Task instructions: Copy down every line where the string "objects" shows up.

Supplied data:

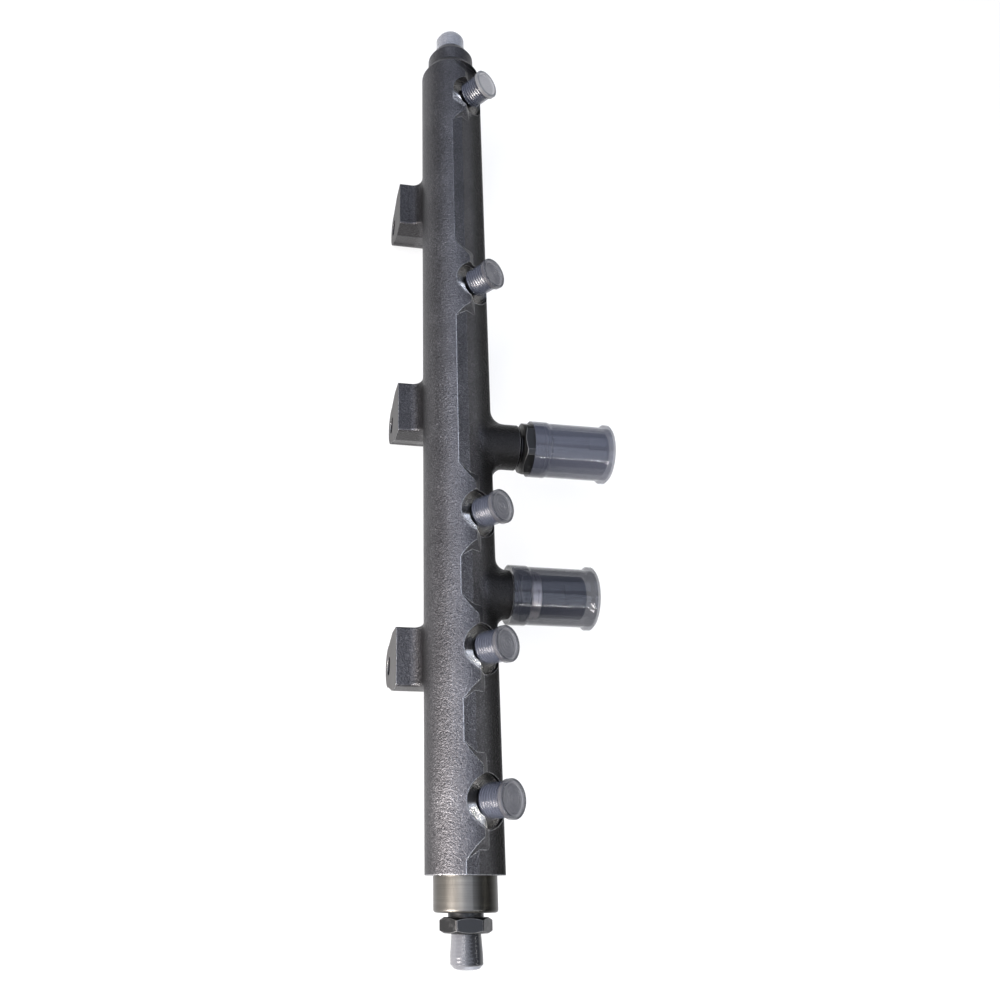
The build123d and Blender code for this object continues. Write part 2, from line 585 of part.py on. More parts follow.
with BuildPart() as sensor_plug:
    plug(SENSOR, SENSOR_RIM_END, SENSOR_PLUG_END, SENSOR_PLUG_R, SENSOR_ROOM_R - 0.1, BOARD_START + 5)
    pins(SENSOR, BOARD_START + 5, SENSOR_PLUG_END, SENSOR_PINS, Mode.SUBTRACT)
    low, high = SENSOR_RING_AT - O_RING_R, SENSOR_RING_AT + O_RING_R
    groove = SENSOR_ROOM_R - 2 * O_RING_R
    turned([(low, groove), (low, SENSOR_ROOM_R), (high, SENSOR_ROOM_R), (high, groove)],
           SENSOR, OUT, Mode.SUBTRACT)
export(sensor_plug, "sensor_plug")

with BuildPart() as sensor_pins:
    pins(SENSOR, BOARD_START + BOARD_THICK, SENSOR_PLUG_END - SOCKET_DEPTH + PIN_OUT, SENSOR_PINS)
export(sensor_pins, "sensor_pins")

with BuildPart() as sensor_o_ring:
    with BuildSketch(lengthwise(SENSOR, OUT)) as section:
        with Locations((SENSOR_RING_AT, SENSOR_ROOM_R - O_RING_R)):
            Circle(O_RING_R)
    revolve(axis=Axis(SENSOR, OUT))
export(sensor_o_ring, "sensor_o_ring")


# ---------------------------------------------------------------- pressure regulating device
REG = (AXIS_X + REGULATOR_BOSS_END, REGULATOR_Y, AXIS_Z)
REG_FLOOR = -DEVICE_BORE_DEPTH
REG_SPIGOT = REG_FLOOR + SEAL_THICK
REG_SEAT_END = REG_SPIGOT + REG_SEAT_LONG
BALL_AT = REG_SEAT_END + sqrt(2) * REG_BALL_R - REG_SEAT_HOLE_R - REG_SEAT_CONE + SEAT_LAP
STEM_START = BALL_AT + REG_BALL_R
REG_PINS = [(-PIN_SPREAD, 0), (PIN_SPREAD, 0)]
BOBBIN_INNER = REG_ARMATURE_R + REG_ARMATURE_GAP
BOBBIN_END = REG_HOUSING_END - 1.2
CORE_START = REG_ARMATURE_END + REG_STROKE
REG_RING_R = REG_PLUG_R - 1.6

with BuildPart() as regulator_body:
    hexagon(REG, OUT, REG_HEX_START, REG_HEX_END, REG_HEX_FLATS, REG_HEX_CORNER_R)
    r = thread_r(DEVICE_M)
    turned([(REG_SPIGOT, 0), (REG_SPIGOT, r - 1), (REG_SPIGOT + 1, r), (-1.0, r), (-0.4, NECK_R - 1.5),
            (REG_HEX_START + 1, NECK_R - 1.5), (REG_HEX_START + 1, 0)], REG, OUT)
    drilled(REG, OUT, REG_SPIGOT, REG_SEAT_END, REG_SEAT_R)
    drilled(REG, OUT, REG_SEAT_END, REG_SEAT_END + 2.5, REG_SEAT_R - 1)
    drilled(REG, OUT, REG_SEAT_END + 2.5, REG_BOBBIN_START, REG_STEM_R + REG_STEM_PLAY)
    drilled(REG, OUT, REG_BOBBIN_START, REG_HEX_END, REG_BOBBIN_R + 0.1)
export(regulator_body, "regulator_body")

with BuildPart() as regulator_housing:
    turned([(REG_HEX_END, REG_BOBBIN_R + 0.1), (REG_HEX_END, REG_HOUSING_R),
            (REG_HOUSING_END - 0.4, REG_HOUSING_R), (REG_HOUSING_END, REG_HOUSING_R - 0.4),
            (REG_HOUSING_END, REG_BOBBIN_R + 0.1)], REG, OUT)
export(regulator_housing, "regulator_housing")

with BuildPart() as regulator_seal:
    ring(REG, OUT, REG_FLOOR, REG_SPIGOT, DEVICE_DRILL_R + 1.5, thread_r(DEVICE_M) - SEAL_PLAY)
export(regulator_seal, "regulator_seal")

with BuildPart() as regulator_seat:
    turned([(REG_SPIGOT, 1.4), (REG_SPIGOT, REG_SEAT_R), (REG_SEAT_END, REG_SEAT_R),
            (REG_SEAT_END, REG_SEAT_HOLE_R + REG_SEAT_CONE),
            (REG_SEAT_END - REG_SEAT_CONE, REG_SEAT_HOLE_R),
            (REG_SPIGOT + 1.2, REG_SEAT_HOLE_R)], REG, OUT)
export(regulator_seat, "regulator_seat")

with BuildPart() as regulator_ball:
    with BuildSketch(lengthwise(REG, OUT)) as half:
        with Locations((BALL_AT, 0)):
            Circle(REG_BALL_R)
            Rectangle(3 * REG_BALL_R, 2 * REG_BALL_R, align=(Align.CENTER, Align.MAX), mode=Mode.SUBTRACT)
    revolve(axis=Axis(REG, OUT))
export(regulator_ball, "regulator_ball")

with BuildPart() as regulator_armature:
    turned([(STEM_START, 0), (STEM_START, REG_STEM_R), (REG_ARMATURE_START, REG_STEM_R),
            (REG_ARMATURE_START, REG_ARMATURE_R), (REG_ARMATURE_END, REG_ARMATURE_R),
            (REG_ARMATURE_END, 0)], REG, OUT)
    drilled(REG, OUT, REG_ARMATURE_END - REG_POCKET, REG_ARMATURE_END, REG_POCKET_R)
export(regulator_armature, "regulator_armature")

with BuildPart() as regulator_spring:
    coil_spring(REG, OUT, REG_ARMATURE_END - REG_POCKET, CORE_START, REG_POCKET_R - SPRING_PLAY - REG_WIRE,
                REG_WIRE, SPRING_TURNS)
export(regulator_spring, "regulator_spring")

with BuildPart() as regulator_bobbin:
    drum = BOBBIN_INNER + REG_BOBBIN_WALL
    low, high = REG_BOBBIN_START + REG_BOBBIN_FLANGE, BOBBIN_END - REG_BOBBIN_FLANGE
    turned([(REG_BOBBIN_START, BOBBIN_INNER), (REG_BOBBIN_START, REG_BOBBIN_R), (low, REG_BOBBIN_R),
            (low, drum), (high, drum), (high, REG_BOBBIN_R), (BOBBIN_END, REG_BOBBIN_R),
            (BOBBIN_END, BOBBIN_INNER)], REG, OUT)
export(regulator_bobbin, "regulator_bobbin")

with BuildPart() as regulator_winding:
    ring(REG, OUT, REG_BOBBIN_START + REG_BOBBIN_FLANGE, BOBBIN_END - REG_BOBBIN_FLANGE,
         BOBBIN_INNER + REG_BOBBIN_WALL, REG_WIRE_R)
export(regulator_winding, "regulator_winding")

with BuildPart() as regulator_core:
    turned([(CORE_START, 0), (CORE_START, BOBBIN_INNER), (BOBBIN_END, BOBBIN_INNER),
            (BOBBIN_END, REG_BOBBIN_R), (REG_HOUSING_END, REG_BOBBIN_R), (REG_HOUSING_END, 0)], REG, OUT)
export(regulator_core, "regulator_core")

with BuildPart() as regulator_plug:
    plug(REG, REG_HOUSING_END + 0.7, REG_PLUG_END, REG_PLUG_R, REG_PLUG_R + 0.6, REG_HOUSING_END)
    pins(REG, REG_HOUSING_END, REG_PLUG_END, REG_PINS, Mode.SUBTRACT)
    turned([(REG_HOUSING_END, REG_RING_R - O_RING_R), (REG_HOUSING_END, REG_RING_R + O_RING_R),
            (REG_HOUSING_END + 2 * O_RING_R, REG_RING_R + O_RING_R),
            (REG_HOUSING_END + 2 * O_RING_R, REG_RING_R - O_RING_R)], REG, OUT, Mode.SUBTRACT)
export(regulator_plug, "regulator_plug")

with BuildPart() as regulator_pins:
    pins(REG, REG_HOUSING_END, REG_PLUG_END - SOCKET_DEPTH + PIN_OUT, REG_PINS)
export(regulator_pins, "regulator_pins")

with BuildPart() as regulator_o_ring:
    with BuildSketch(lengthwise(REG, OUT)) as section:
        with Locations((REG_HOUSING_END + O_RING_R, REG_RING_R)):
            Circle(O_RING_R)
    revolve(axis=Axis(REG, OUT))
export(regulator_o_ring, "regulator_o_ring")
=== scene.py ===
import json
import math

import bpy
from mathutils import Matrix, Vector


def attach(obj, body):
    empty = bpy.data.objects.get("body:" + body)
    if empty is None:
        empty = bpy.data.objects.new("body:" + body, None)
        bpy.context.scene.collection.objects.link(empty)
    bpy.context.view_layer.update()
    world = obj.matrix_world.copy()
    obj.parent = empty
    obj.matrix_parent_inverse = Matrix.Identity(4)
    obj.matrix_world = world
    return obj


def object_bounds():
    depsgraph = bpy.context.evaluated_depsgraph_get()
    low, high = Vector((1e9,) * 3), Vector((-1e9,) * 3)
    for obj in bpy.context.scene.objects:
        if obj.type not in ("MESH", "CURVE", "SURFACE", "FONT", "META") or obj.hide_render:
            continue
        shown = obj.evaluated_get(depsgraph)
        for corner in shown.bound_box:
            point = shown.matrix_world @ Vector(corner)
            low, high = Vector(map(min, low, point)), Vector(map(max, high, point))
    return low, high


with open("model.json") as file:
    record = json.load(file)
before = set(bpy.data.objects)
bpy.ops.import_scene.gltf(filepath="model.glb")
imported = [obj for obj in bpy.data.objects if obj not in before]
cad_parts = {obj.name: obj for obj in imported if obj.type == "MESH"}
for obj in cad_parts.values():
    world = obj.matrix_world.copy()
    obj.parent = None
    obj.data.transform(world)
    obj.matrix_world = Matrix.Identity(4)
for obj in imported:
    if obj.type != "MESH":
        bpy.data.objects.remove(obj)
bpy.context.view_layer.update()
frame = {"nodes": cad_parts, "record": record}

# ---------------------------------------------------------------- sizes, metres
MM = 0.001
AXIS_X = 31.0 * MM            # milled lug faces to rail axis
AXIS_Z = 35.2 * MM            # bolt holes to rail axis
FORGING_BOTTOM = -241.2 * MM  # where the turned collar starts
COLLAR_END = -256.5 * MM      # where the valve's hexagon starts
PITCH = 140.0 * MM            # outlet to outlet
PORT_GRID = PITCH / 2         # every side nipple stands on a multiple of this
OUTLET_YS = [(1.5 - n) * PITCH for n in range(4)]
INLET_Y = -PITCH
PORT_YS = OUTLET_YS + [INLET_Y]
PORT_ANGLE = math.radians(55.0)
SPOT_FACE = 13.0 * MM         # rail axis to a spot face, along the nipple
SPOT_R = 12.5 * MM
NIPPLE_NECK_END = 16.0 * MM
NIPPLE_TIP = 28.6 * MM
TOP_CONE_END = 255.0 * MM
TOP_NECK_END = 256.6 * MM
TOP_TIP = 268.2 * MM
VALVE_NECK_END = 9.6 * MM     # from the collar's end
VALVE_TIP = 21.4 * MM

THREAD_PITCH = 1.5 * MM
NIPPLE_THREAD = 14.0 * MM     # outer diameters
VALVE_THREAD = 12.0 * MM
THREAD_DEPTH = 0.62 * THREAD_PITCH
CREST_HALF = 0.07 * THREAD_PITCH
ROOT_HALF = 0.46 * THREAD_PITCH
RUN_IN = 0.6 * MM             # length over which a thread rises at its start, and fades at its end
RUN_OUT = 0.9 * MM
THREAD_STEPS = 64
SHARP_EDGE = math.radians(25)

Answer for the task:
    empty = bpy.data.objects.get("body:" + body)
        empty = bpy.data.objects.new("body:" + body, None)
        bpy.context.scene.collection.objects.link(empty)
    for obj in bpy.context.scene.objects:
before = set(bpy.data.objects)
imported = [obj for obj in bpy.data.objects if obj not in before]
        bpy.data.objects.remove(obj)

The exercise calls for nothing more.